Information for Visitors
Veryan is a wonderful place to visit in its own right but is also an ideal base for exploring Cornwall as a whole. The parish extends along the coast from Pendower in the west to Portholland in the east and extends inland as far as the outskirts of Tregony. The main settlements are Veryan Churchtown, Veryan Green and the fishing village of Portloe. The parish also incorporates the hamlets of Trewartha, Treviskey, Carne and Camels.

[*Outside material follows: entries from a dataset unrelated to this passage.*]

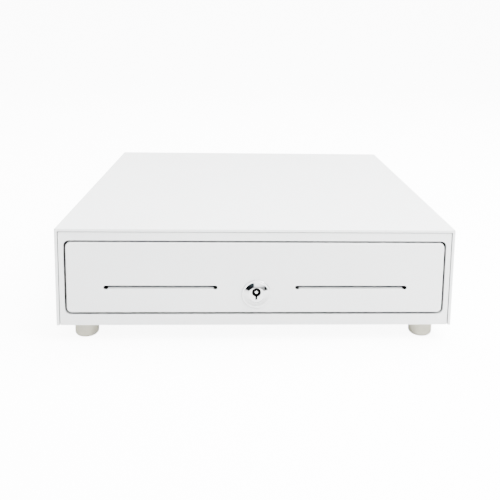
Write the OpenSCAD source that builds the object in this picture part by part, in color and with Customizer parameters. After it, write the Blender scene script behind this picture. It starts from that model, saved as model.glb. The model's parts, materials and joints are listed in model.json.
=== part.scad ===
// Electric cash drawer: a sheet-steel case on rubber feet, a drawer on three-part ball-bearing
// slides, a plastic till with sprung note clips, a cam lock and a solenoid latch at the back.
// Origin: middle of the case in plan, at the bottom of the feet. +Z up, the front faces -Y.

/* [Case] */
// Width of the case
case_w = 410; // [408:0.5:412]
// Depth of the case
case_d = 415; // [415:1:420]
// Height of the case above its feet
case_h = 103; // [103:0.5:106]
// Height of the feet below the case
foot_h = 18; // [14:1:22]
// Radius of a foot
foot_r = 12.3; // [10:0.1:13]
// Distance of a foot's middle from the middle of the case, across
foot_x = 178.5; // [170:0.5:179]
// Distance of a foot's middle from the front or back of the case
foot_inset = 21; // [18:0.5:30]
// Thickness of the cover, frame and pan sheet
sheet = 1.2; // [1:0.1:1.4]
// Thickness of the folded front edge of the cover
hem = 3; // [2.6:0.1:3.4]

/* [Front] */
// Width of the opening in the front frame
open_w = 392.6; // [392:0.1:393]
// Height of the opening in the front frame
open_h = 78.9; // [78:0.1:79.2]
// Height of the opening's lower edge above the case's bottom
open_rise = 11.7; // [11.5:0.1:12.5]
// Gap between the opening and the drawer front
front_gap = 2.2; // [1.8:0.1:2.3]
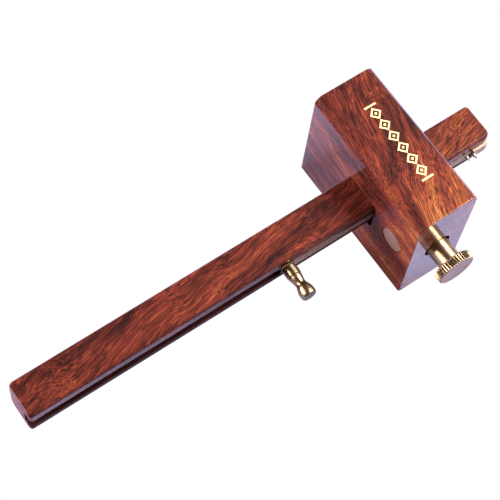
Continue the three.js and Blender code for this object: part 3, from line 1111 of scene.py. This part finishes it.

Veryan Churchtown and Veryan Green are probably best known to the casual visitor for five, thatched, round houses, built by Parson Trist in the years between 1815 and 1818. The Revd Trist, who was a major landowner in the parish, perhaps thought they would make a decorative improvement to the appearance of his village. The estimated cost in 1810, when the design was proposed, was £42. The circular design might not seem particularly well suited to comfortable living but they were first described as “labourer’s cottages”. Given the date of their construction, the popular story that they were round to eliminate corners in which the Devil could hide is very unlikely to be true.
In the past local industries in Veryan included the burning of lime-stone in kilns at Portloe, Pendower beach and Veryan. Ochre was discovered in Veryan in the late 1800s but was mined for only a short time as it was uneconomic.
The Roseland Visitor Centre at St Mawes has a wealth of local knowledge for the benefit of visitors; places to stay such as B & Bs, hotels, guest houses, caravan and camping sites. Activities such as carnival dates, fetes, regattas, club fund raising activities. Shops; clothes, shoes, gifts, galleries, food, video hire, etc.
For details check the Visitor Centre web-site: www.roselandinfo.com
Food and Accommodation
There are a number of hotels, inns, restaurants and bed and breakfast establishments within the parish. For further information see the listings on our local business information page.
Local Attractions in the Parish
Carne Beach- a good, clean, safe sandy beach, with a National Trust car-park.
Carne Beacon- one of the largest Bronze Age burial mounds in Britain, the highest point in the parish at 370 feet above sea level, 125 feet in diameter and 30 feet high.
Pendower Beach- a outstandingly beautiful, clean, safe sandy beach, with a National Trust car park. See the Friends of Pendower Beach page on this site for more information about a proposal to develop the The Pendower Beach Hotel -popularly known as the Pink Hotel -which has been a familiar feature of the beach for many years.
Nare Head- road access, a car park and an easy walk to the top, a haunt of the Peregrine falcon and magnificent coastal views.
Portloe Harbour – a picturesque, tiny coastal village and harbour, still used by some small working boats.
East & West Portholland beaches (stoney) and beautiful scenery.
Elsewhere in Cornwall
The Roseland Peninsula
Because the Roseland peninsula is surrounded on three sides by water it has a unique character, a green and pleasant rural area speckled with small and pretty villages and hamlets, in the past traditionally the home of farmers and fishermen and the odd smuggler. Now it has become popular for its quiet and relaxed atmosphere and is a particular magnet for sailors and walkers – the coastal path around the peninsula provides an unparalleled experience for ramblers. The main villages are St Mawes, Portscatho, Veryan and Tregony.
Slightly Further Afield
Undoubtedly the best known is the Eden Project, just outside St Austell and only about 17 miles from Veryan, and now being extended. Closer to home are The Lost Gardens of Heligan, beautifully restored by the same individual, Tim Smit, who is also the driving force behind the Eden Project.
The impressive new Maritime Museum is in Falmouth,a ferry ride from St Mawes, housing a wide variety of marine artefacts and a tower overlooking the harbour with an underwater viewing room into the (somewhat muddy) harbour. For more information, see the official museum website.
The beautiful Fal estuary, said to be the third largest natural deep-water harbour in the world, is only a few short miles from Veryan, lapping the western side of the Roseland peninsula. On entering the estuary (the Carrick Roads), turn to starboard (right) for St Mawes and the Percuil river, which is a safe and picturesque haven for yachts and presents a busy and fascinating sight during the sailing season. The St Mawes Sailing Clubhas an extensive membership, both local and from other parts of the country, with an attractive and welcoming club-house looking out over St Mawes harbour. For details of facilities offered, including its excellent and popular training courses for children, see the club web-site.